Yes, im back just wondering in you guys experience and well known knowledge what would be an effective way to advertise my computer repair business. Right now i have at least 5 pull tab signs out. I am getting hits because people are pulling them off but still its not bringing in any calls. It might be like 1 every 3 weeks lol. Today i went out trying to put my pull tabs in apartment buildings and a "concerned citizen" called and said he ripped them down because he knew the owners. Stating no solicitation and loitering ill be prosecuted, and to dont do it again. The guy sounded like a real a-hole. But yeah truthfully this been my dream since i was 15 to start my own PC epair business and its going down the drain. Can anyone help me out please??? 


Thank You


----------



## YungRell

Anyone?


----------



## Basementgeek

Many grocery stores have a comunity bulletin boards you may be able to put your pull tabs on. Always ask first.

Got business cards yet? If not check out :

http://www.vistaprint.com/vp/ns/def.../2012+7:24:55+PM&GPS=2366453605&GNF=1&GPLSID=

They do a nice job, used them a couple of times.

Post in things like Craigs list, get a web page, get signs made for your car. Check out signs for back window. My daughter has one the has the business name and phone number in white letters on her car. They are stick on from the inside.

Like they say, it takes money to make money.

BG


----------



## blackbeagle

I don't know what city you are in, but I'm guessing it's not in my town so I'll share with you some tips. I run a PC repair business myself. The bulk of our company's business (which pays most of the bills) handles copiers/toner reproduction. I took over the PC side last year. 

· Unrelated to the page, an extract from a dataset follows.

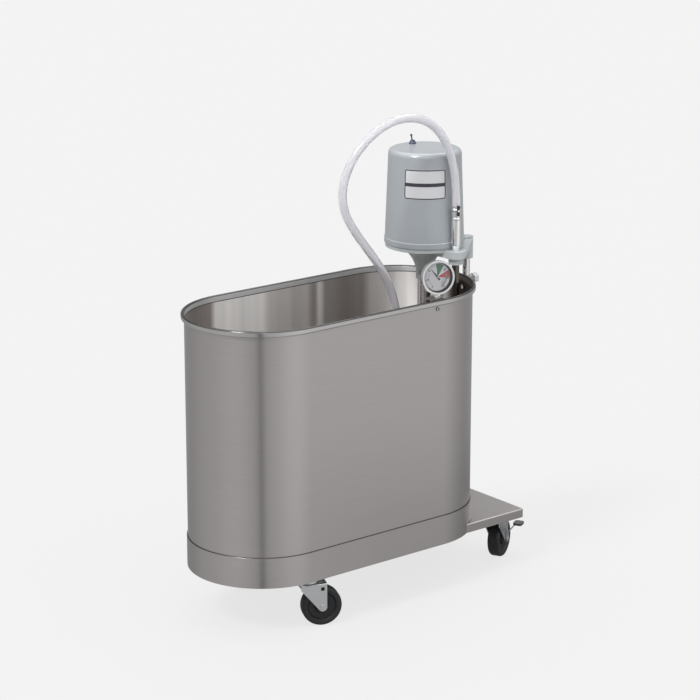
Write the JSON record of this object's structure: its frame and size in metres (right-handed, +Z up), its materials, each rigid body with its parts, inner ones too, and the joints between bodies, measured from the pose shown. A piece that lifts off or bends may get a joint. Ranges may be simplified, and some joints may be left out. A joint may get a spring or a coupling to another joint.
{
  "type": "hydrotherapy leg tub",
  "caption": "Deep stadium-plan stainless leg tub on swivel casters, with a post-mounted jet turbine, looped hose and dial thermometer.",
  "frame": {"origin": "under the middle of the footprint, at floor level, hose not counted", "axes": "+X towards the turbine end, +Y to the far side, away from the thermometer, +Z up"},
  "size_m": [0.9702, 0.394, 1.234],
  "materials": {
    "stainless_brushed": "satin, vertical polish bands",
    "stainless_sheet": "satin",
    "chrome_tube": "polished",
    "grey_enamel_can": "gloss enamel",
    "grey_enamel_casting": "gloss enamel on a casting",
    "zinc_plate": "zinc plated",
    "wheel_rubber": "moulded matt",
    "motor_iron": "dark varnish",
    "motor_aluminium": "cast",
    "bronze_bush": "machined",
    "grey_knob": "moulded",
    "clear_vinyl": "translucent vinyl",
    "dark_plastic": "moulded",
    "dial_glass": "clear",
    "dial_white": "satin white",
    "pointer_black": "satin black",
    "fan_plastic": "moulded"
  },
  "bodies": {
    "tub": {"tub_shell": "stainless_brushed", "skirt_band": "stainless_brushed", "platform_pan": "stainless_brushed", "chassis_frame": "stainless_sheet", "caster_bolts": "zinc_plate", "front_near_caster_plate": "zinc_plate", "front_far_caster_plate": "zinc_plate", "rear_near_caster_plate": "zinc_plate", "rear_far_caster_plate": "zinc_plate", "mast_bracket": "stainless_sheet", "bracket_bolts": "stainless_sheet", "thermometer_case": "chrome_tube", "thermometer_bezel": "chrome_tube", "thermometer_lens": "dial_glass", "thermometer_dial": "dial_white", "thermometer_stem": "chrome_tube", "thermometer_clip": "stainless_sheet", "clip_screw": "stainless_sheet"},
    "mast": {"mast_post": "chrome_tube", "mast_stop": "chrome_tube"},
    "turbine": {"turbine_casting": "grey_enamel_casting", "motor_can": "grey_enamel_can", "motor_frame": "motor_aluminium", "stator_core": "motor_iron", "end_bell": "motor_aluminium", "motor_bearings": "zinc_plate", "column_tube": "chrome_tube", "column_bush": "bronze_bush", "pump_housing": "grey_enamel_casting", "inlet_strainer": "fan_plastic", "jet_nozzle": "bronze_bush", "discharge_pipe": "chrome_tube", "riser_tube": "chrome_tube", "hose_ferrule": "chrome_tube", "hose": "clear_vinyl", "switch_body": "dark_plastic", "switch_boot": "dark_plastic", "cord_gland": "dark_plastic"},
    "motor_rotor": {"rotor_core": "motor_iron", "motor_shaft": "chrome_tube", "cooling_fan": "fan_plastic", "impeller": "bronze_bush"},
    "switch_toggle": {"switch_lever": "chrome_tube"},
    "knob": {"clamp_knob": "grey_knob"},
    "dial_hand": {"thermometer_pointer": "pointer_black"},
    "front_near_caster": {"front_near_caster_fork": "zinc_plate", "front_near_caster_axle": "zinc_plate"},
    "front_near_wheel": {"front_near_caster_wheel": "wheel_rubber"},
    "front_far_caster": {"front_far_caster_fork": "zinc_plate", "front_far_caster_axle": "zinc_plate"},
    "front_far_wheel": {"front_far_caster_wheel": "wheel_rubber"},
    "rear_near_caster": {"rear_near_caster_fork": "zinc_plate", "rear_near_caster_axle": "zinc_plate"},
    "rear_near_wheel": {"rear_near_caster_wheel": "wheel_rubber"},
    "rear_near_brake": {"rear_near_brake_lever": "zinc_plate"},
    "rear_far_caster": {"rear_far_caster_fork": "zinc_plate", "rear_far_caster_axle": "zinc_plate"},
    "rear_far_wheel": {"rear_far_caster_wheel": "wheel_rubber"},
    "rear_far_brake": {"rear_far_brake_lever": "zinc_plate"}
  },
  "joints": [
    {"name": "post_slide", "type": "slide", "parent": "tub", "child": "mast", "axis": [0, 0, 1], "range_m": [-0.025, 0.12]},
    {"name": "turbine_swivel", "type": "hinge", "parent": "mast", "child": "turbine", "pos_m": [0.37624, 0, 0.86], "axis": [0, 0, 1], "range_deg": [-30, 8]},
    {"name": "rotor_spin", "type": "hinge", "parent": "turbine", "child": "motor_rotor", "pos_m": [0.23224, 0, 0.878], "axis": [0, 0, 1], "continuous": true},
    {"name": "switch_throw", "type": "hinge", "parent": "turbine", "child": "switch_toggle", "pos_m": [0.24074, 0.0588, 1.12], "axis": [0, 1, 0], "range_deg": [0, 24]},
    {"name": "knob_turn", "type": "hinge", "parent": "tub", "child": "knob", "pos_m": [0.39674, 0, 0.7535], "axis": [1, 0, 0], "range_deg": [0, 180]},
    {"name": "dial_hand_turn", "type": "hinge", "parent": "tub", "child": "dial_hand", "pos_m": [0.12394, -0.1823, 0.833], "axis": [-0.3078, -0.9474, 0.0872], "range_deg": [-188, 112]},
    {"name": "front_near_swivel", "type": "hinge", "parent": "tub", "child": "front_near_caster", "pos_m": [-0.26436, -0.147, 0.1265], "axis": [0, 0, 1], "continuous": true},
    {"name": "front_near_roll", "type": "hinge", "parent": "front_near_caster", "child": "front_near_wheel", "pos_m": [-0.23354, -0.16137, 0.0508], "axis": [0.4226, 0.9063, 0], "continuous": true},
    {"name": "front_far_swivel", "type": "hinge", "parent": "tub", "child": "front_far_caster", "pos_m": [-0.26436, 0.147, 0.1265], "axis": [0, 0, 1], "continuous": true},
    {"name": "front_far_roll", "type": "hinge", "parent": "front_far_caster", "child": "front_far_wheel", "pos_m": [-0.23354, 0.16137, 0.0508], "axis": [-0.4226, 0.9063, 0], "continuous": true},
    {"name": "rear_near_swivel", "type": "hinge", "parent": "tub", "child": "rear_near_caster", "pos_m": [0.40524, -0.095, 0.1265], "axis": [0, 0, 1], "continuous": true},
    {"name": "rear_near_roll", "type": "hinge", "parent": "rear_near_caster", "child": "rear_near_wheel", "pos_m": [0.43526, -0.07904, 0.0508], "axis": [-0.4695, 0.8829, 0], "continuous": true},
    {"name": "rear_near_brake_swing", "type": "hinge", "parent": "rear_near_caster", "child": "rear_near_brake", "pos_m": [0.43526, -0.07904, 0.0508], "axis": [-0.4695, 0.8829, 0], "range_deg": [0, 25]},
    {"name": "rear_far_swivel", "type": "hinge", "parent": "tub", "child": "rear_far_caster", "pos_m": [0.40524, 0.095, 0.1265], "axis": [0, 0, 1], "continuous": true},
    {"name": "rear_far_roll", "type": "hinge", "parent": "rear_far_caster", "child": "rear_far_wheel", "pos_m": [0.42224, 0.12445, 0.0508], "axis": [-0.866, 0.5, 0], "continuous": true},
    {"name": "rear_far_brake_swing", "type": "hinge", "parent": "rear_far_caster", "child": "rear_far_brake", "pos_m": [0.42224, 0.12445, 0.0508], "axis": [-0.866, 0.5, 0], "range_deg": [0, 25]}
  ]
}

How did I market the business? I created 20% first time customer coupons and mailed them out to as many businesses as possible. I say it's for your personal computers since many businesses have IT guys there already. "Bring in your kids computers....20% off all services. etc. I also went to nearby apartment complexes, talked to the manager/leasing agents, gave them a bunch of coupons. Ask them if you could put up a coupon in the lunch room. Pull-tab signs are amateurish. THey don't look professional. You put up pull-tab signs, your customers will expect a $29 service. Put up a professional looking coupon, that changes things. 

Go to senior homes. You wouldn't believe how many seniors have computers yet don't know how to use them. Volunteer for a 'Free Workshop'. Then, with time, they will all come to you. 

It's about 'building the foundation'. You won't get rich over night. It took me over a year to do all these things and I'm still doing it. But the results have been great. Sales have more than doubled since I've started. 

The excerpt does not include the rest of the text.